### [MATERIAL SUPPLIED]

###

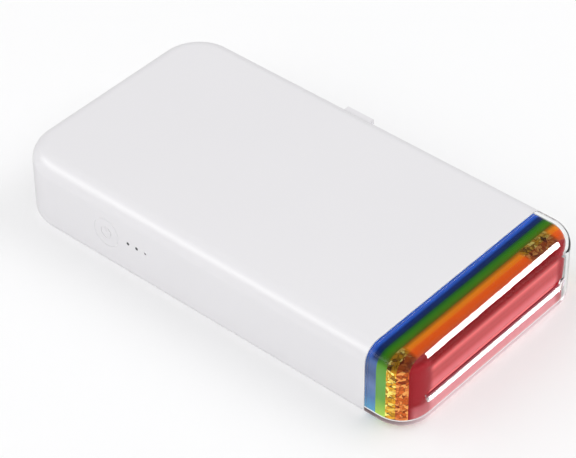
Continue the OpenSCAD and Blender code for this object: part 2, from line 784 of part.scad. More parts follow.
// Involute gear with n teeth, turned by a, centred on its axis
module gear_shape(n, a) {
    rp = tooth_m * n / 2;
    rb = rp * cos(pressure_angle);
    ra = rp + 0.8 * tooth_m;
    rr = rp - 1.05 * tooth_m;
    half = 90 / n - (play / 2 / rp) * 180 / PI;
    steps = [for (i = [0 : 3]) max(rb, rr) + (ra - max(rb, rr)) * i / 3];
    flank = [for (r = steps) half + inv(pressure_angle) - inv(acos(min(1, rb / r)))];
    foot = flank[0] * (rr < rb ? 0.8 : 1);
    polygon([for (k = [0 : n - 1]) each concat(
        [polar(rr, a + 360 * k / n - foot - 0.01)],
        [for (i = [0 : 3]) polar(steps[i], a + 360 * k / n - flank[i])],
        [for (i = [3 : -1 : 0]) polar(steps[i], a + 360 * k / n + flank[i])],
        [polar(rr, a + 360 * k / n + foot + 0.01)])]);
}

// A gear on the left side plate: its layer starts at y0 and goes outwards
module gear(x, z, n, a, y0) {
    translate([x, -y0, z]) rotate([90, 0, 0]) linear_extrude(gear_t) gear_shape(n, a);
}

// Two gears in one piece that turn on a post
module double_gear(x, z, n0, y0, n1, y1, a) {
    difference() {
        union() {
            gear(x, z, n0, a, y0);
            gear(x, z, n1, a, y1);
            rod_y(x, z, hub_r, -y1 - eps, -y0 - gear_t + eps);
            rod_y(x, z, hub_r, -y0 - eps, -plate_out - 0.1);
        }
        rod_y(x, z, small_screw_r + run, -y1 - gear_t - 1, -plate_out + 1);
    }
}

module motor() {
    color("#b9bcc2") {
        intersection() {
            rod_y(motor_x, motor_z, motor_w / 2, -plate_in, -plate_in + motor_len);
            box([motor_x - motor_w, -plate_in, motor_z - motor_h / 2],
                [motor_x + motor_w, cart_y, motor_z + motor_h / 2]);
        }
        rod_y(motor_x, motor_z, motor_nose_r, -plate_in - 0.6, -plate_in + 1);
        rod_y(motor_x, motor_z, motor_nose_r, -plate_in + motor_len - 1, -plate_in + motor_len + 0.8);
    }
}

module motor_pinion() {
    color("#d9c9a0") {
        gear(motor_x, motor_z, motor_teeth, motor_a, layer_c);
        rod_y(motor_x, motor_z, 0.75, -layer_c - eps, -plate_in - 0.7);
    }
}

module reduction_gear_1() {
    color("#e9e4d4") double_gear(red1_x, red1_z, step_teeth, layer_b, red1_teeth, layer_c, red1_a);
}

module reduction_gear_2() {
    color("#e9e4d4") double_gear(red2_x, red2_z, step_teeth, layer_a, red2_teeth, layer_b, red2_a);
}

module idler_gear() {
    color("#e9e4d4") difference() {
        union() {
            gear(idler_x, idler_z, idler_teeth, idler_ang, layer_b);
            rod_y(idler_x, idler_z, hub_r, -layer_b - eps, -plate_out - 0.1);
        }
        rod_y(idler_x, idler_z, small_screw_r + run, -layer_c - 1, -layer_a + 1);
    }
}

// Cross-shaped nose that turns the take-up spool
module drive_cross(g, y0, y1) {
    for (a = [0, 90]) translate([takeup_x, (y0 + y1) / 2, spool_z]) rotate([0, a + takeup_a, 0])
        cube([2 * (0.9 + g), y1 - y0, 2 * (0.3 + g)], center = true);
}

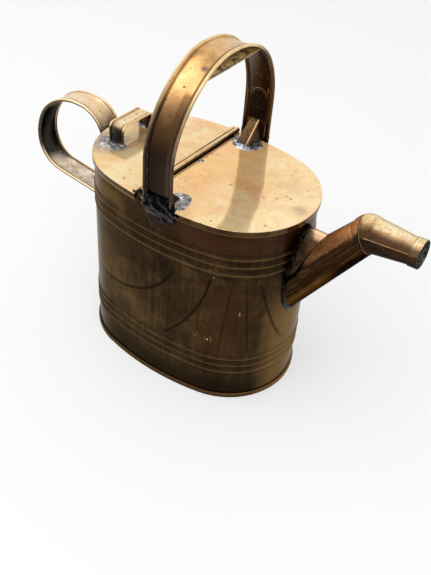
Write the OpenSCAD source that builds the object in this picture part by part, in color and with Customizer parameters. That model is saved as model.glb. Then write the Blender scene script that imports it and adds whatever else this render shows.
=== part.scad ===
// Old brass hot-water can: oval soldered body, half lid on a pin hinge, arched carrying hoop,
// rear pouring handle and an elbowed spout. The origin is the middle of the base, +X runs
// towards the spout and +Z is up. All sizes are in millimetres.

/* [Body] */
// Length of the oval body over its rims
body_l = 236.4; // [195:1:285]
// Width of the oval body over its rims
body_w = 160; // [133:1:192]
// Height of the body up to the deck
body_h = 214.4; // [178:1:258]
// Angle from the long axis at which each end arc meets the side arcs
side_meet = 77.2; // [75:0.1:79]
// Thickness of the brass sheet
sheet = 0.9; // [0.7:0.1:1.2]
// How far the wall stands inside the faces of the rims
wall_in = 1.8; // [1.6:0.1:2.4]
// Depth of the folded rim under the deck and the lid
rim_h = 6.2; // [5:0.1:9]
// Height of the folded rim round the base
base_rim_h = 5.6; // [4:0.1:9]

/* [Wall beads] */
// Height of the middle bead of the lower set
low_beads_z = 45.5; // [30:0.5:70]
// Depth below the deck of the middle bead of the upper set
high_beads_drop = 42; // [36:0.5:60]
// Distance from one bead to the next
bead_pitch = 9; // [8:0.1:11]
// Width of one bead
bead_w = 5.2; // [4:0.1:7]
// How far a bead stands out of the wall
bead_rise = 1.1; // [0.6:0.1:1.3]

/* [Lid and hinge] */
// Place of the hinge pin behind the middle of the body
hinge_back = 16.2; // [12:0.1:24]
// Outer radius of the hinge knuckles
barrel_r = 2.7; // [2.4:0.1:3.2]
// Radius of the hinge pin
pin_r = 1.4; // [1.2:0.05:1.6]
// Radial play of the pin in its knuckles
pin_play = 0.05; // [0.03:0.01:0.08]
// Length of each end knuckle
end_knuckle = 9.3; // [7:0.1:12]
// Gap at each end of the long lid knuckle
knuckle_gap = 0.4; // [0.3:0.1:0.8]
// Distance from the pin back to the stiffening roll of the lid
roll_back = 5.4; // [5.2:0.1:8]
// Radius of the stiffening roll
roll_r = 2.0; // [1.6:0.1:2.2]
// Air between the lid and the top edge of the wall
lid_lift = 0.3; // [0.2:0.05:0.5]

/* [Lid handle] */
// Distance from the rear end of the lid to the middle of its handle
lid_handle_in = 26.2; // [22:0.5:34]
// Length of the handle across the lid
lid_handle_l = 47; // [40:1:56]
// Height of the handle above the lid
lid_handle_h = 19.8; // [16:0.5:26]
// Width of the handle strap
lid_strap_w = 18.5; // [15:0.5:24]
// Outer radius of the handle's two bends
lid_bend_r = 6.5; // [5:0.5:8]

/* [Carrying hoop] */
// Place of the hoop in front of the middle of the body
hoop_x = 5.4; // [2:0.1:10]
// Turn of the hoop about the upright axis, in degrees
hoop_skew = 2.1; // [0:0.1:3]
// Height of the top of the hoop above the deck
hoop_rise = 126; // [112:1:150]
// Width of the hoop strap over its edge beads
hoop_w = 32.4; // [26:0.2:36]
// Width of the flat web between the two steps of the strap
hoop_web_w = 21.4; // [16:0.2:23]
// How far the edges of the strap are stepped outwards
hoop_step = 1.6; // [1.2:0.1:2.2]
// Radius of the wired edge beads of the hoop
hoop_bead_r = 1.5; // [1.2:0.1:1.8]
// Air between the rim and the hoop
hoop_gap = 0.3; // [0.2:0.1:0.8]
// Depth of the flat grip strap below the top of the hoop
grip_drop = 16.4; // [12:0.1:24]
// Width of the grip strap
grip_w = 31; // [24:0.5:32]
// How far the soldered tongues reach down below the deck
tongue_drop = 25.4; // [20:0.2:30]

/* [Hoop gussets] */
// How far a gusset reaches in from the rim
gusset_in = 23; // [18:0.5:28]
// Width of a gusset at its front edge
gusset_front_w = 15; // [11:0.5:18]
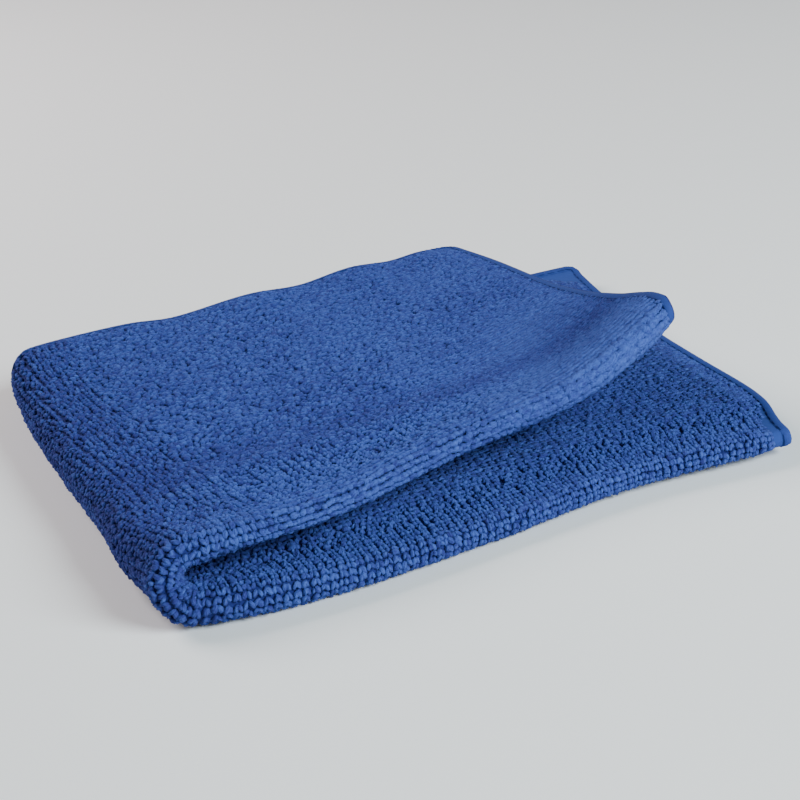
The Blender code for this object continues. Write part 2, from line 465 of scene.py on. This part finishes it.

###

### [SHORT PROBLEM]
Pull out each line of the records holding the string "Write".

### [EXPECTED ANSWER]
Write the OpenSCAD source that builds the object in this picture part by part, in color and with Customizer parameters. That model is saved as model.glb. Then write the Blender scene script that imports it and adds whatever else this render shows.
The Blender code for this object continues. Write part 2, from line 465 of scene.py on. This part finishes it.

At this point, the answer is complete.